It seems that part of my post-marathon recovery involved a reading marathon as I devoured two books in five days: The Grace to Race by Sister Madonna Buder and Marathon Woman by Kathrine Switzer.
Sister Madonna Bruder has done 340 triathlons and 45 Ironman races plus countless marathons including Boston. She didn't start running until age 48 but continues even now, at age 80. She has traveled the world to race and has dealt with injury, stolen gear, travel mishaps, missed time cutoffs, and the same mental challenges we all face in a tough race. But she has such deep faith in God, His plan for her, and His provision. I want to display the kind of faith and calmness that she embodies. She is also our reminder that age is immaterial.
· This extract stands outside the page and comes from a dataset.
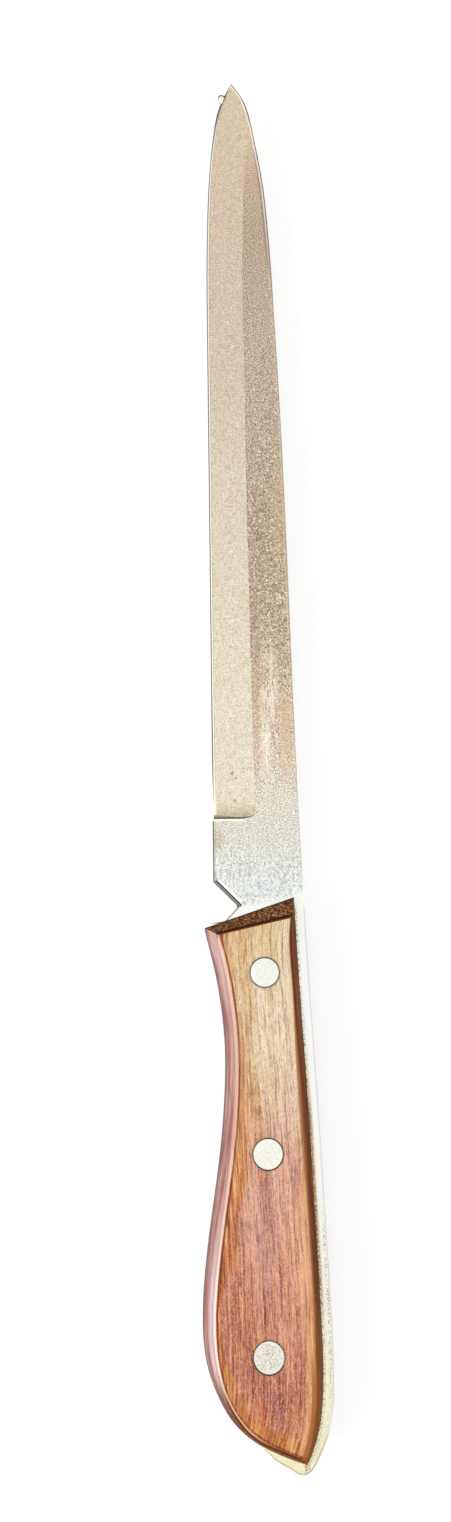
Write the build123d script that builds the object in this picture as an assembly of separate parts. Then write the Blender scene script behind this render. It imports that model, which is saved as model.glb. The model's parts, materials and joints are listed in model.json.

Kathrine Switzer was the first woman to run with a number at the all-male Boston Marathon in 1967. Back then it was believed that women could not hold up for those distances and it was detrimental to their health. But this doesn't start as the story of a rebel. She was a girl who liked running and who ended up with a running partner who had finished 10th in Boston many years ago. After hearing his stories incessantly, she decided she'd like to train and run for it. The opposition she faced there, and the resulting media firestorm inspired her to (1) become an advocate for women's distance running and (2) become the best marathoner she could be.
Kathrine ran that first Boston race in 4:20. Her eventual marathon PR was 2:51!! Early in the book, you have no reason to believe she is anything other than an average runner, an average athlete. But her work ethic and single-minded focus to improve her race time and be taken as a serious athlete was incredible. She was putting in 100+ mile weeks with two-a-days on top of a more than full time job.
To go from being the first woman marathoner to successfully leading a campaign to get the women's marathon into the Olympic games is incredible. Kathrine comes across as hardworking and humble. I hope I might have the chance to meet her in Boston.
One training takeaway from this book is that if you train the same, you'll race the same. If you really want to improve, something has to change. I'm not saying I am ready to move to 100+ mile weeks, but I recognize that if I do want to improve significantly I need to up my focus, volume, and intensity.
I think I'm going to have a hard time finding a satisfying book after reading these two!